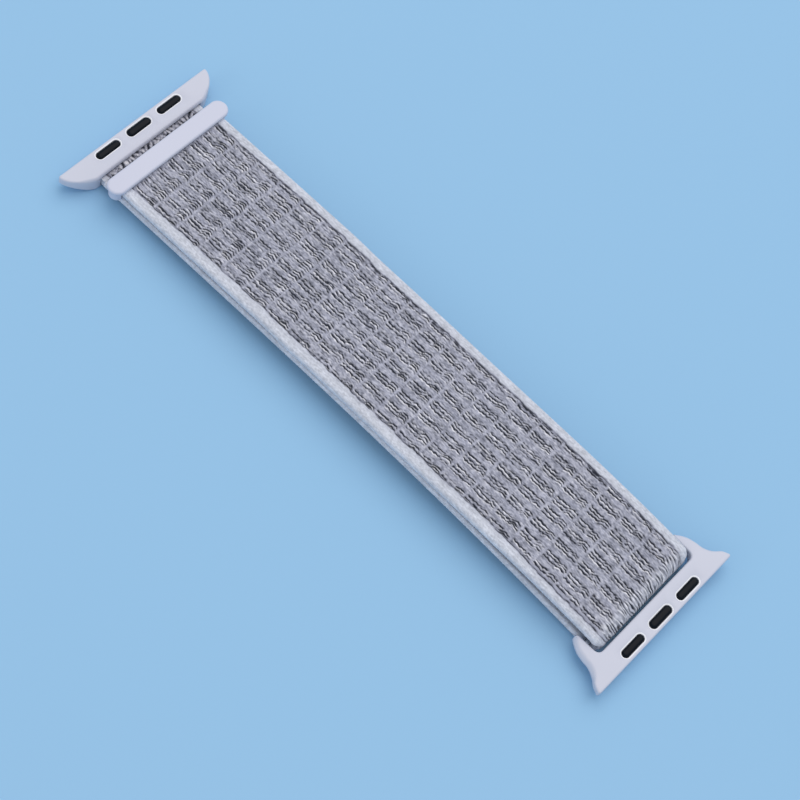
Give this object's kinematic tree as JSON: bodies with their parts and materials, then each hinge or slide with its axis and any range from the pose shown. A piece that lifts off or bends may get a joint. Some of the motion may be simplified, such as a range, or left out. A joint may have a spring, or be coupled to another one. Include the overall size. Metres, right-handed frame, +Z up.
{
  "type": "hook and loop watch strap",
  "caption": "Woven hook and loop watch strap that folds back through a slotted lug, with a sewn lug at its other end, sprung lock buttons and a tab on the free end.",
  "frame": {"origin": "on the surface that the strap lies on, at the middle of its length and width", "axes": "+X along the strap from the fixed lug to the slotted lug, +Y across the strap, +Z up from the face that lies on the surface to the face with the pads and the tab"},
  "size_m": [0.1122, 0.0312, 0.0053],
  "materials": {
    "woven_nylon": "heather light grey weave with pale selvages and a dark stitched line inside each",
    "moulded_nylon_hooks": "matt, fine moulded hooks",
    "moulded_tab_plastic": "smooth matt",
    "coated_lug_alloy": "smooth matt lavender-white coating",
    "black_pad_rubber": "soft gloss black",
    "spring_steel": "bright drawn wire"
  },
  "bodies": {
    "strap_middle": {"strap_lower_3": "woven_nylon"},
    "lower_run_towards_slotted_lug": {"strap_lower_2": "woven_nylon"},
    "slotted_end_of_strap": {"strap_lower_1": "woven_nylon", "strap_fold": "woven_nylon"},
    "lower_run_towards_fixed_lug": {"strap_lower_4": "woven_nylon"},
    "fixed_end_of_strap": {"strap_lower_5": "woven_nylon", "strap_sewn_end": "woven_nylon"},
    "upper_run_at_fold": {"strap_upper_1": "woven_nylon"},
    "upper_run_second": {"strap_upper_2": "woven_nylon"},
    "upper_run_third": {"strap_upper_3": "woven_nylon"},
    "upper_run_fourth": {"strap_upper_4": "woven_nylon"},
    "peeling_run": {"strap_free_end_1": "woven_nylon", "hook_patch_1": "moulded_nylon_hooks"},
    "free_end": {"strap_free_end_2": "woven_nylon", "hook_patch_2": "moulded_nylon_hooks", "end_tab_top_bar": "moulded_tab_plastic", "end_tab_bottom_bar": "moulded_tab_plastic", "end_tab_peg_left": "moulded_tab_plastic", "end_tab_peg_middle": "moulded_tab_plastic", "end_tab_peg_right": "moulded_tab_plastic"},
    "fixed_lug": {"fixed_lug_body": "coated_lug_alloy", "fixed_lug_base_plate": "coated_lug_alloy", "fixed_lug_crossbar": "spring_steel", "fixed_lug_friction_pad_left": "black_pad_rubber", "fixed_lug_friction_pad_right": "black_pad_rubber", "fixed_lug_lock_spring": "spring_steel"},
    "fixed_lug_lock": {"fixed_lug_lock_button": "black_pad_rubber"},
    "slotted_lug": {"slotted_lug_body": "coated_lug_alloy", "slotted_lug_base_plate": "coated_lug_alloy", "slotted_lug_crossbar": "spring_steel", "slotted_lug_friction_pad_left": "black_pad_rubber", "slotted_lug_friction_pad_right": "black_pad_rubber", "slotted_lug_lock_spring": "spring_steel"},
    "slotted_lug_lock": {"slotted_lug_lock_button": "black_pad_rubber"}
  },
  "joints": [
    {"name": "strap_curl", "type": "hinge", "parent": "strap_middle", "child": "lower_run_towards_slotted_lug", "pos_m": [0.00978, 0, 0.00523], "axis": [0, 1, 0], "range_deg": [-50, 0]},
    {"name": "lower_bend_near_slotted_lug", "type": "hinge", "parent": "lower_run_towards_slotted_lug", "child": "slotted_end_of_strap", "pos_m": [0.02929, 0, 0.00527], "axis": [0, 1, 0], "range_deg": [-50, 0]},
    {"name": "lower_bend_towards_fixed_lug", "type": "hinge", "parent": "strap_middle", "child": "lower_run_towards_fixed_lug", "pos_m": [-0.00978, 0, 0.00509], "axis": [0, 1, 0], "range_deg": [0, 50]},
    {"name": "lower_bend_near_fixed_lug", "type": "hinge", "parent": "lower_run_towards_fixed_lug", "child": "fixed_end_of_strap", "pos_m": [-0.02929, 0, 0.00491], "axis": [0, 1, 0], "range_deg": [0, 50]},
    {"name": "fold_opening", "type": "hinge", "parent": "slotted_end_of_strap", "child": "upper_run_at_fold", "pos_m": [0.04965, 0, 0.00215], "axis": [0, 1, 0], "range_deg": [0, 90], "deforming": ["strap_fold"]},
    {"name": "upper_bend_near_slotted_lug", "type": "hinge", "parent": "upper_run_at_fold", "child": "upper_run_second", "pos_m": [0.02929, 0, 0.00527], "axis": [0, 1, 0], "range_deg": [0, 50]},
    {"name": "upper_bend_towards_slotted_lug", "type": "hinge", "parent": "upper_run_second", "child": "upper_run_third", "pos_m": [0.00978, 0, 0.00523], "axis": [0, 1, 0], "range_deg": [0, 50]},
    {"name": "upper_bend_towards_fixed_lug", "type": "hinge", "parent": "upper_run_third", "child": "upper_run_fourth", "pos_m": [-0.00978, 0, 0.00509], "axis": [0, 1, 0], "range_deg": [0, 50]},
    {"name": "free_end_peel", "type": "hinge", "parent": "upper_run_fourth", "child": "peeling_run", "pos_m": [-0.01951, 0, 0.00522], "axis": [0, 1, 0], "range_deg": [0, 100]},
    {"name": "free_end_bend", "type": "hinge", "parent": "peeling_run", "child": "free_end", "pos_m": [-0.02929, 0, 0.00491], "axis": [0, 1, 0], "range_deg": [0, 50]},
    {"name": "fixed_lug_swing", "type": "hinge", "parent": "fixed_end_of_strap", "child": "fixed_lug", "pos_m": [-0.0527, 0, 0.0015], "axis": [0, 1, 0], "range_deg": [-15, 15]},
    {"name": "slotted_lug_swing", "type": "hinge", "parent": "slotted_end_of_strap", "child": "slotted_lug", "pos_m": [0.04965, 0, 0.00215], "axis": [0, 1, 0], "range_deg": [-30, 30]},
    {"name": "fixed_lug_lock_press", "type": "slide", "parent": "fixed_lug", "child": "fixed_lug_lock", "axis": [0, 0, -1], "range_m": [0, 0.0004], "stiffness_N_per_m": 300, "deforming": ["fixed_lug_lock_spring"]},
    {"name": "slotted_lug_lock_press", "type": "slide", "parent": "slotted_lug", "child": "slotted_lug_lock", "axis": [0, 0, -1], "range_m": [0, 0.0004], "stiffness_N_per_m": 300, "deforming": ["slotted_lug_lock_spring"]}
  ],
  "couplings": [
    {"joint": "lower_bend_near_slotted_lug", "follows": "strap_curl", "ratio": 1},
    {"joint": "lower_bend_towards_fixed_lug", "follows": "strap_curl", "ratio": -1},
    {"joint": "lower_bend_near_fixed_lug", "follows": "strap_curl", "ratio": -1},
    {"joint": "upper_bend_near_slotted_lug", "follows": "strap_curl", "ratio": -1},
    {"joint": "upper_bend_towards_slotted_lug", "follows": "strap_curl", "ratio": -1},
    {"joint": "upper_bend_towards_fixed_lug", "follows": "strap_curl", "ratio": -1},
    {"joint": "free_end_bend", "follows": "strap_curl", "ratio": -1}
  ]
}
- - -
Restate the whole listing exactly.

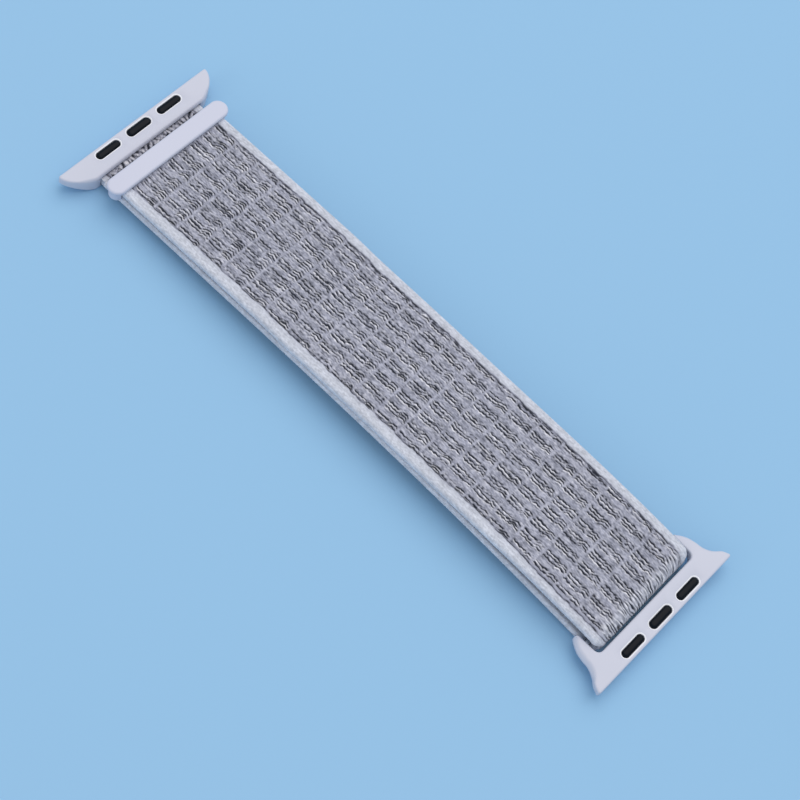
Give this object's kinematic tree as JSON: bodies with their parts and materials, then each hinge or slide with its axis and any range from the pose shown. A piece that lifts off or bends may get a joint. Some of the motion may be simplified, such as a range, or left out. A joint may have a spring, or be coupled to another one. Include the overall size. Metres, right-handed frame, +Z up.
{
  "type": "hook and loop watch strap",
  "caption": "Woven hook and loop watch strap that folds back through a slotted lug, with a sewn lug at its other end, sprung lock buttons and a tab on the free end.",
  "frame": {"origin": "on the surface that the strap lies on, at the middle of its length and width", "axes": "+X along the strap from the fixed lug to the slotted lug, +Y across the strap, +Z up from the face that lies on the surface to the face with the pads and the tab"},
  "size_m": [0.1122, 0.0312, 0.0053],
  "materials": {
    "woven_nylon": "heather light grey weave with pale selvages and a dark stitched line inside each",
    "moulded_nylon_hooks": "matt, fine moulded hooks",
    "moulded_tab_plastic": "smooth matt",
    "coated_lug_alloy": "smooth matt lavender-white coating",
    "black_pad_rubber": "soft gloss black",
    "spring_steel": "bright drawn wire"
  },
  "bodies": {
    "strap_middle": {"strap_lower_3": "woven_nylon"},
    "lower_run_towards_slotted_lug": {"strap_lower_2": "woven_nylon"},
    "slotted_end_of_strap": {"strap_lower_1": "woven_nylon", "strap_fold": "woven_nylon"},
    "lower_run_towards_fixed_lug": {"strap_lower_4": "woven_nylon"},
    "fixed_end_of_strap": {"strap_lower_5": "woven_nylon", "strap_sewn_end": "woven_nylon"},
    "upper_run_at_fold": {"strap_upper_1": "woven_nylon"},
    "upper_run_second": {"strap_upper_2": "woven_nylon"},
    "upper_run_third": {"strap_upper_3": "woven_nylon"},
    "upper_run_fourth": {"strap_upper_4": "woven_nylon"},
    "peeling_run": {"strap_free_end_1": "woven_nylon", "hook_patch_1": "moulded_nylon_hooks"},
    "free_end": {"strap_free_end_2": "woven_nylon", "hook_patch_2": "moulded_nylon_hooks", "end_tab_top_bar": "moulded_tab_plastic", "end_tab_bottom_bar": "moulded_tab_plastic", "end_tab_peg_left": "moulded_tab_plastic", "end_tab_peg_middle": "moulded_tab_plastic", "end_tab_peg_right": "moulded_tab_plastic"},
    "fixed_lug": {"fixed_lug_body": "coated_lug_alloy", "fixed_lug_base_plate": "coated_lug_alloy", "fixed_lug_crossbar": "spring_steel", "fixed_lug_friction_pad_left": "black_pad_rubber", "fixed_lug_friction_pad_right": "black_pad_rubber", "fixed_lug_lock_spring": "spring_steel"},
    "fixed_lug_lock": {"fixed_lug_lock_button": "black_pad_rubber"},
    "slotted_lug": {"slotted_lug_body": "coated_lug_alloy", "slotted_lug_base_plate": "coated_lug_alloy", "slotted_lug_crossbar": "spring_steel", "slotted_lug_friction_pad_left": "black_pad_rubber", "slotted_lug_friction_pad_right": "black_pad_rubber", "slotted_lug_lock_spring": "spring_steel"},
    "slotted_lug_lock": {"slotted_lug_lock_button": "black_pad_rubber"}
  },
  "joints": [
    {"name": "strap_curl", "type": "hinge", "parent": "strap_middle", "child": "lower_run_towards_slotted_lug", "pos_m": [0.00978, 0, 0.00523], "axis": [0, 1, 0], "range_deg": [-50, 0]},
    {"name": "lower_bend_near_slotted_lug", "type": "hinge", "parent": "lower_run_towards_slotted_lug", "child": "slotted_end_of_strap", "pos_m": [0.02929, 0, 0.00527], "axis": [0, 1, 0], "range_deg": [-50, 0]},
    {"name": "lower_bend_towards_fixed_lug", "type": "hinge", "parent": "strap_middle", "child": "lower_run_towards_fixed_lug", "pos_m": [-0.00978, 0, 0.00509], "axis": [0, 1, 0], "range_deg": [0, 50]},
    {"name": "lower_bend_near_fixed_lug", "type": "hinge", "parent": "lower_run_towards_fixed_lug", "child": "fixed_end_of_strap", "pos_m": [-0.02929, 0, 0.00491], "axis": [0, 1, 0], "range_deg": [0, 50]},
    {"name": "fold_opening", "type": "hinge", "parent": "slotted_end_of_strap", "child": "upper_run_at_fold", "pos_m": [0.04965, 0, 0.00215], "axis": [0, 1, 0], "range_deg": [0, 90], "deforming": ["strap_fold"]},
    {"name": "upper_bend_near_slotted_lug", "type": "hinge", "parent": "upper_run_at_fold", "child": "upper_run_second", "pos_m": [0.02929, 0, 0.00527], "axis": [0, 1, 0], "range_deg": [0, 50]},
    {"name": "upper_bend_towards_slotted_lug", "type": "hinge", "parent": "upper_run_second", "child": "upper_run_third", "pos_m": [0.00978, 0, 0.00523], "axis": [0, 1, 0], "range_deg": [0, 50]},
    {"name": "upper_bend_towards_fixed_lug", "type": "hinge", "parent": "upper_run_third", "child": "upper_run_fourth", "pos_m": [-0.00978, 0, 0.00509], "axis": [0, 1, 0], "range_deg": [0, 50]},
    {"name": "free_end_peel", "type": "hinge", "parent": "upper_run_fourth", "child": "peeling_run", "pos_m": [-0.01951, 0, 0.00522], "axis": [0, 1, 0], "range_deg": [0, 100]},
    {"name": "free_end_bend", "type": "hinge", "parent": "peeling_run", "child": "free_end", "pos_m": [-0.02929, 0, 0.00491], "axis": [0, 1, 0], "range_deg": [0, 50]},
    {"name": "fixed_lug_swing", "type": "hinge", "parent": "fixed_end_of_strap", "child": "fixed_lug", "pos_m": [-0.0527, 0, 0.0015], "axis": [0, 1, 0], "range_deg": [-15, 15]},
    {"name": "slotted_lug_swing", "type": "hinge", "parent": "slotted_end_of_strap", "child": "slotted_lug", "pos_m": [0.04965, 0, 0.00215], "axis": [0, 1, 0], "range_deg": [-30, 30]},
    {"name": "fixed_lug_lock_press", "type": "slide", "parent": "fixed_lug", "child": "fixed_lug_lock", "axis": [0, 0, -1], "range_m": [0, 0.0004], "stiffness_N_per_m": 300, "deforming": ["fixed_lug_lock_spring"]},
    {"name": "slotted_lug_lock_press", "type": "slide", "parent": "slotted_lug", "child": "slotted_lug_lock", "axis": [0, 0, -1], "range_m": [0, 0.0004], "stiffness_N_per_m": 300, "deforming": ["slotted_lug_lock_spring"]}
  ],
  "couplings": [
    {"joint": "lower_bend_near_slotted_lug", "follows": "strap_curl", "ratio": 1},
    {"joint": "lower_bend_towards_fixed_lug", "follows": "strap_curl", "ratio": -1},
    {"joint": "lower_bend_near_fixed_lug", "follows": "strap_curl", "ratio": -1},
    {"joint": "upper_bend_near_slotted_lug", "follows": "strap_curl", "ratio": -1},
    {"joint": "upper_bend_towards_slotted_lug", "follows": "strap_curl", "ratio": -1},
    {"joint": "upper_bend_towards_fixed_lug", "follows": "strap_curl", "ratio": -1},
    {"joint": "free_end_bend", "follows": "strap_curl", "ratio": -1}
  ]
}